__Requirement__. Please quote exactly the opening lines of the data, from the first line to the one where "dust low down." appears.

__Provided material__.

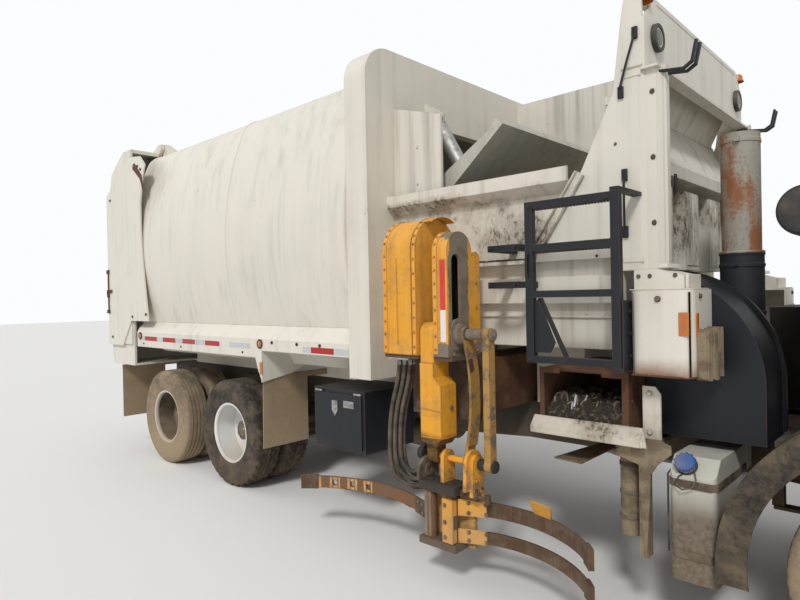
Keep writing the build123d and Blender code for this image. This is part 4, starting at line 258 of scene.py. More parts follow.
def aged_paint(rgb, grime=0.5, rust=0.3, dust_top=0.9, edge=0.35, rough=0.45, stain=STAIN, foot=None,
               splash=None, bare=None, scraped=None):
    """Weathered paint: cloudy fading, streaks that run down, rust spots and dust low down.

    A foot is the colour, top and bottom of a band low down (gathered dirt, and painted shade on the lower
    arm), a splash the heights between which dirt has spattered, bare how much of the paint is rubbed off to
    brown steel, and scraped the place across the truck, half the width and the height of what is scraped down
    to grey steel.
    """
    finish = Finish()
    place = finish.place
    cloud = place.noise(1.7, 5.0)
    fine = place.noise(46.0, 6.0, 0.65)
    streak = place.stretched(11.0, 11.0, 0.4).noise(1.0, 5.0, 0.55)
    thin_streak = place.stretched(46.0, 46.0, 0.9).noise(1.0, 3.0, 0.6)
    faded = tuple(0.93 * part + 0.05 * max(rgb) for part in rgb)
    colour = finish.flat(rgb).mixed(faded, cloud.between(0.42, 0.62))
    runs = (streak.between(0.44, 0.80) * 0.5 + thin_streak.between(0.50, 0.90) * 0.22) * grime
    runs = runs * cloud.between(0.25, 0.65)
    colour = colour.mixed(stain, runs)
    spots = (place.noise(9.0, 8.0, 0.7).between(0.655, 0.71) * streak.between(0.40, 0.60)) * rust
    colour = colour.mixed(RUST, spots)
    if bare:
        rubbed = (place.noise(8.0, 8.0, 0.7) + fine * 0.2).between(0.56, 0.70) * bare
        colour = colour.mixed(BARE, rubbed)
        spots = spots.most(rubbed)
    if scraped:
        metal = scraped_mask(finish, *scraped)
        steel = finish.flat(SCRAPED).mixed(STAIN, (cloud + fine * 0.5).between(0.55, 0.95) * 0.6)
        colour = colour.mixed(steel, metal)
        spots = spots.most(metal * 0.5)
    wear = worn_edges(finish, 0.012, 0.10, 0.26) * edge
    worn = finish.flat(RUST).mixed(GRIME, fine.between(0.4, 0.6))
    colour = colour.mixed(worn, wear)
    dust = (finish.height + cloud * 0.5 - 0.25).between(dust_top, 0.1) * (0.45 + fine * 0.5)
    colour = colour.mixed(DUST, dust * 0.85)
    if splash:
        low, high = splash
        band = finish.height.between(low, 0.6 * low + 0.4 * high) * finish.height.between(high, high - 0.06)
        patches = place.noise(2.6, 6.0, 0.65).between(0.40, 0.62)
        specks = (place.stretched(1.0, 1.0, 0.5).noise(30.0, 10.0, 0.8) + patches * 0.10).between(0.56, 0.68)
        spatter = specks * (0.25 + patches * 0.75) * band
        colour = colour.mixed(SPLASHED, patches * band * 0.5)
        colour = colour.mixed(SPATTER, spatter * 0.8)
        dust = dust.most(spatter)
    if foot:
        # A band low down: gathered dirt on some finishes, and painted shade on the lower arm
        foot_rgb, top, bottom = foot
        low_dirt_and_shade = (finish.height + cloud * 0.16 + fine * 0.05 - 0.10).between(top, bottom)
        colour = colour.mixed(foot_rgb, low_dirt_and_shade * (0.5 + fine * 0.7))
        dust = dust.most(low_dirt_and_shade)
    roughness = (rough + runs * 0.3 + spots * 0.3 + dust * 0.35 + fine * 0.12).least(0.95)
    relief = fine * 0.35 + spots * 0.9 + wear * 0.5 + cloud * 0.6
    return finish.set(Base_Color=colour, Roughness=roughness, Normal=relief.bump(0.25, 0.002),
                      Specular_IOR_Level=0.4)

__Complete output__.
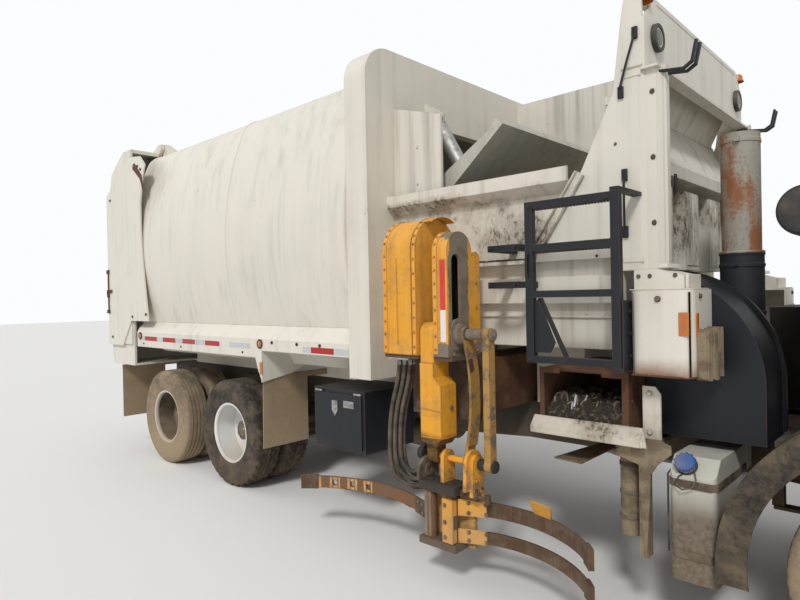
Keep writing the build123d and Blender code for this image. This is part 4, starting at line 258 of scene.py. More parts follow.
def aged_paint(rgb, grime=0.5, rust=0.3, dust_top=0.9, edge=0.35, rough=0.45, stain=STAIN, foot=None,
               splash=None, bare=None, scraped=None):
    """Weathered paint: cloudy fading, streaks that run down, rust spots and dust low down.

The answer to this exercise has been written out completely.